The decision-making algorithms of AI models have always been perceived to be black boxes. Of late, there is a strong move towards making them transparent by explaining how the model has arrived at a set of outcomes based on a set of inputs. It helps understand and improve model performance and helps recipients grasp the model behavior. This is even more paramount in complaint-heavy areas like insurance or health care systems. Multiple countries have also started mandating that along with the AI model, there needs to be an explanation set on the decisions made.
Post facto analysis is key to addressing explainability. By retrospectively analyzing specific instances misclassified by an AI model, data scientists understand the part of the data set that the model actively focused on to arrive at its decision. On similar lines, positively classified findings are also analyzed.
Combining both helps to understand the relative contribution made by each data set and how the model stresses specific attribute classes to create its decision. It further enables data scientists to reach out to domain experts and evaluate the need to change data quality to get more variation across sensitive variables and understand the need to re-engineer the decision-making parameter set used by the model. In short, the data science process itself is being changed to incorporate explainability.
You may also like: 5 points to evaluate before adopting AI in your organization
Decision-making ability of an AI model hinges to a large extent on the quality of data that it’s exposed to. Numerous instances show seepage of biases into the input data or how the models are streamed, like Facebook’s gender discriminatory Ads or Amazon’s AI-based automated recruiting system that showed discrimination against women.
The historical data that Amazon used for its system was heavily skewed on account of male domination across its workforce and the tech industry over a decade. Even large models like open AI or codepilot suffer from the percolation of world biases into their models since they are trained on global data sets that are themselves biased. While removing biases, it’s sufficient to understand what has gone into data selection and the feature sets that contribute to decision-making.
Detecting bias in a model mandates evaluating and identifying those attributes that excessively influence the model compared to other attributes. Attributes so unearthed are then tested to see if they represent all available data points.
According to Deloitte’s State of AI in the Enterprise survey, 62% of respondents view cyber security risks as a significant concern while adopting AI. ‘The Emergence Of Offensive AI’ report from Forrester Consulting found that 88% of decision-makers in the security industry believe offensive AI is coming.
Since AI models themselves are built on the principle of becoming smarter with each iteration of real-life data, attacks on such systems also tend to become smarter. The matter is further complicated by the rise of adversarial hackers whose goal is to target AI models by modifying a simple aspect of input data, even to the extent of a pixel in an image. Such small changes can potentially bring out more significant perturbations in the model, leading to misclassifications and erroneous outcomes.

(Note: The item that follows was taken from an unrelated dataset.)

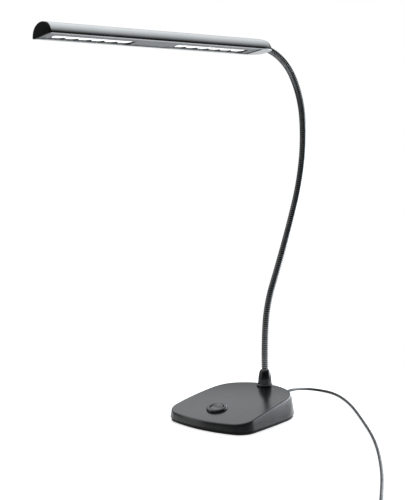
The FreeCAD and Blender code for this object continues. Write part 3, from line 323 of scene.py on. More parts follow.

The starting point for overcoming such security issues is to understand the type of attacks and vulnerabilities in the model that hackers can exploit. Gathering literature on such kinds of attacks and domain knowledge to create a repository that can predict such attacks in the future is critical. Adopting AI-based cyber security systems is an effective technique to thwart hacking attempts since the AI-based system can predict hacker responses very similar to how it predicts other outcomes.
With the increased uptake of privacy concerns like GDPR, CCPA across all applications and data systems, AI models have also come under the scanner. More so because AI systems depend heavily on large volumes of real-time data for intelligent decisions – data that can reveal a tremendous amount of information about a person’s demographic, behavior and consumption attributes, at the minimum.
The AI model in question needs to be audited to evaluate how it leaks information to address privacy concerns. A privacy-aware AI model takes adequate measures to deanonymize, pseudonymize or use cutting-edge technology for differential privacy. By analyzing how privacy attackers get access to input training data from the model and reverse engineer effectively to get access to PII (Personally Identifiable Information), the model can be evaluated for privacy leakage. A two-stage process of detecting the inferable training data by inference attacks and then identifying the presence of PII in the data can help identify privacy concerns when the model is deployed.
Want to know more? Read: Best practices for test data management in an increasingly digital world
Ensuring accuracy in QA for AI/ML applications
Accurate testing of AI-based applications calls for extending the notion of QA beyond the confines of performance, reliability, and stability to newer dimensions of explainability, security, bias, and privacy. The international standards community has also embraced this notion by expanding the conventional ISO 25010 standard to include the aforementioned facets. As AI/ML model development progresses, focus across all these facets will lead to better performing, continuously learning, a compliant model with the ability to generate far more accurate and realistic results.